Distinct single-photon blockades based on topological edge states and bulk states in a dimer chain

Topological photonics, combining the advantages of topological properties with those of optical systems, is anticipated to be significant for various applications. However, how to leverage its benefits for realizing single-photon blockade (PB) remains rarely studied. Here, we propose schemes to generate single PBs in a dimer chain featuring multiple qubits and a two-photon Jaynes-Cummings interaction. We demonstrate that with specific intracell and intercell hopping amplitudes of the lattice, the quantum level lattices are characterized by the form of a one-dimensional array with topological edge states in both two-excitation and three-excitation spaces, resulting in suppressed two-photon excitations and enhanced single-photon excited states. This further leads to a remarkable single PB effect under the resonance-driven case.
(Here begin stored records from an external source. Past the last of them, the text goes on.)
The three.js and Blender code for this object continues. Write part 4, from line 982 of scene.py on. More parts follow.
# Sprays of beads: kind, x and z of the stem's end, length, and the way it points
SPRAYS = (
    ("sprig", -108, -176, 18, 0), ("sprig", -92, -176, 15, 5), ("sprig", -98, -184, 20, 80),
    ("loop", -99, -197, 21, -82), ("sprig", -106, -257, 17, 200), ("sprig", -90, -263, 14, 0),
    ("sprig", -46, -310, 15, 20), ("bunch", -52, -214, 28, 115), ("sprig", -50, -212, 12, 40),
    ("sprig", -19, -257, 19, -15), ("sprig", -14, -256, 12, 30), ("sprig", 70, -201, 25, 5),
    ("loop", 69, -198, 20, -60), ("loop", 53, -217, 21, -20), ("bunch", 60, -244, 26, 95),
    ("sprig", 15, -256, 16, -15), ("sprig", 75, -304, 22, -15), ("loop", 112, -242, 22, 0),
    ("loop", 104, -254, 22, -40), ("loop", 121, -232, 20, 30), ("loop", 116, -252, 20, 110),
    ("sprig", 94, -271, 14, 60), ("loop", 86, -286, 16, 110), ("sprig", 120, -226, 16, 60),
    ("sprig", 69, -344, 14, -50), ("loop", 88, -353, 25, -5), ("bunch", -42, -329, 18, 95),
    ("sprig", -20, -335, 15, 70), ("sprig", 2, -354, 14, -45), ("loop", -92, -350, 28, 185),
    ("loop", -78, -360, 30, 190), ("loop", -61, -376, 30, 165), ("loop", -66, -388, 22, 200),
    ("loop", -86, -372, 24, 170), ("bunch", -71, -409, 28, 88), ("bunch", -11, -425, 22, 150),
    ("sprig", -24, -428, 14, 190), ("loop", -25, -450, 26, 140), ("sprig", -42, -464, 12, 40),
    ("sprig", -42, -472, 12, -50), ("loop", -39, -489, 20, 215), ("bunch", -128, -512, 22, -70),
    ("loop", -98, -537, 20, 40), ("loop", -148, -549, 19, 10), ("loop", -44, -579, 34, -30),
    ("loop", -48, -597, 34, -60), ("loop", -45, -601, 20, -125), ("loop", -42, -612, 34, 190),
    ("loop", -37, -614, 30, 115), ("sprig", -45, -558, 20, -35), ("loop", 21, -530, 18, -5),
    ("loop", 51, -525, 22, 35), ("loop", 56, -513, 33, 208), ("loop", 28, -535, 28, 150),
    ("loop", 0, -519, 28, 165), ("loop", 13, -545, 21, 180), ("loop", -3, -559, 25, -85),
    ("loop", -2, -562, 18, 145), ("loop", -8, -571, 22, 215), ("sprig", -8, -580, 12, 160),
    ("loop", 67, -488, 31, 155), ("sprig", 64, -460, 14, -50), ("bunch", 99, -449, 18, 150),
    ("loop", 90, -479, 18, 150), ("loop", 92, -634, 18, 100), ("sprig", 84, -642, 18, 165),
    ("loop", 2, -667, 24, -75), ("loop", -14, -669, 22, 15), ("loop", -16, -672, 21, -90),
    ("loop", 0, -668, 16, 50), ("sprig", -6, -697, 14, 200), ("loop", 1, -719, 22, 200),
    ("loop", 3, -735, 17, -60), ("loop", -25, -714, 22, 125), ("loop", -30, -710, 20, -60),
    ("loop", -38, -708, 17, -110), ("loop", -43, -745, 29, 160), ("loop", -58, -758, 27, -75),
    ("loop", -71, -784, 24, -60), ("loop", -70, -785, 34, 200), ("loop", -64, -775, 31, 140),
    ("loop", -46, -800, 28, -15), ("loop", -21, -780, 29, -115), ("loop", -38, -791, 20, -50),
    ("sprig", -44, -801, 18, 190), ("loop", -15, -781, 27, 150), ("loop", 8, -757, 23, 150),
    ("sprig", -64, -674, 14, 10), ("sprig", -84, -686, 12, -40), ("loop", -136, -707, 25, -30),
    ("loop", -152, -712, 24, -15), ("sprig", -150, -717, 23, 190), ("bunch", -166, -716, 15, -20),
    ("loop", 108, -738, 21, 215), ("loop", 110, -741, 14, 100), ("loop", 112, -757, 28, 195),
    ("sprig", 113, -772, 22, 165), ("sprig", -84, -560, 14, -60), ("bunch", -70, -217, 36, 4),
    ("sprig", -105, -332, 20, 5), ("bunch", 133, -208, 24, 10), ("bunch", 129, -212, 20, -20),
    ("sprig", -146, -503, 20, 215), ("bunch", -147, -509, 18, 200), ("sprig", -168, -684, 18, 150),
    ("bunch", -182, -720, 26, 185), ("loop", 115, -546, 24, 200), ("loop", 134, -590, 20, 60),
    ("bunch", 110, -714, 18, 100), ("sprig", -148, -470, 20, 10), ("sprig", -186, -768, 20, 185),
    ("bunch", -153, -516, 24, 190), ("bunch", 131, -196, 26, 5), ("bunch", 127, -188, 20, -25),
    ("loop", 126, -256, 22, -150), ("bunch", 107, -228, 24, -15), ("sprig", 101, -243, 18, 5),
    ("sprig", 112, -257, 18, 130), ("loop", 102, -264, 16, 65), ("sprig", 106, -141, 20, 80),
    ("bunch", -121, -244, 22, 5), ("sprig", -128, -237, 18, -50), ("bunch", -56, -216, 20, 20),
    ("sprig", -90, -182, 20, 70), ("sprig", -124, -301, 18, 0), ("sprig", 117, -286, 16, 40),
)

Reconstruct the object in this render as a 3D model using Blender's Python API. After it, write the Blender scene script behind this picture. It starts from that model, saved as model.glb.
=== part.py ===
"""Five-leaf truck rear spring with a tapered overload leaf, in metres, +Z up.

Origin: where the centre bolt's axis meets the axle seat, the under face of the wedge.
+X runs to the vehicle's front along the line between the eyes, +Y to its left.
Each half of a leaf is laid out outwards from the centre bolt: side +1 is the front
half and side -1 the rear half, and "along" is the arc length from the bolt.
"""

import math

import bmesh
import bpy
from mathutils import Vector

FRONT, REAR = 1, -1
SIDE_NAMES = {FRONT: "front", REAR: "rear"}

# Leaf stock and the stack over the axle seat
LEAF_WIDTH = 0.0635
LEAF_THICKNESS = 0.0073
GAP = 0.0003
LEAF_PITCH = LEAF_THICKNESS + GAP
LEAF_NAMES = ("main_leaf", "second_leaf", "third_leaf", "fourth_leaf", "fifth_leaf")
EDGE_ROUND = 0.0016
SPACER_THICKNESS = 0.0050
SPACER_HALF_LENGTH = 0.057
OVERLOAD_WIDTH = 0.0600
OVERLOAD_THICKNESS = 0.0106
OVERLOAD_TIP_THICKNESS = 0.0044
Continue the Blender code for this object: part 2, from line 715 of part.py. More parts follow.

Interestingly, single PBs can be observed in the off-resonance scenario under coupling strengths with opposite trends, while satisfying that two-excitation and three-excitation transitions are resonant whereas single-photon transition is detuned. We refer to this as an abnormal mechanism compared to previous regimes. Moreover, we show the superiority of the multiqubit-cavity topological chain by comparing with scenarios with different numbers of qubits. Our study not only sheds light on the generation of the single PB effect based on an abnormal mechanism but also establishes a pathway for realizing quantum blockade in topological optical systems, with potential applications in quantum information processing and quantum communication.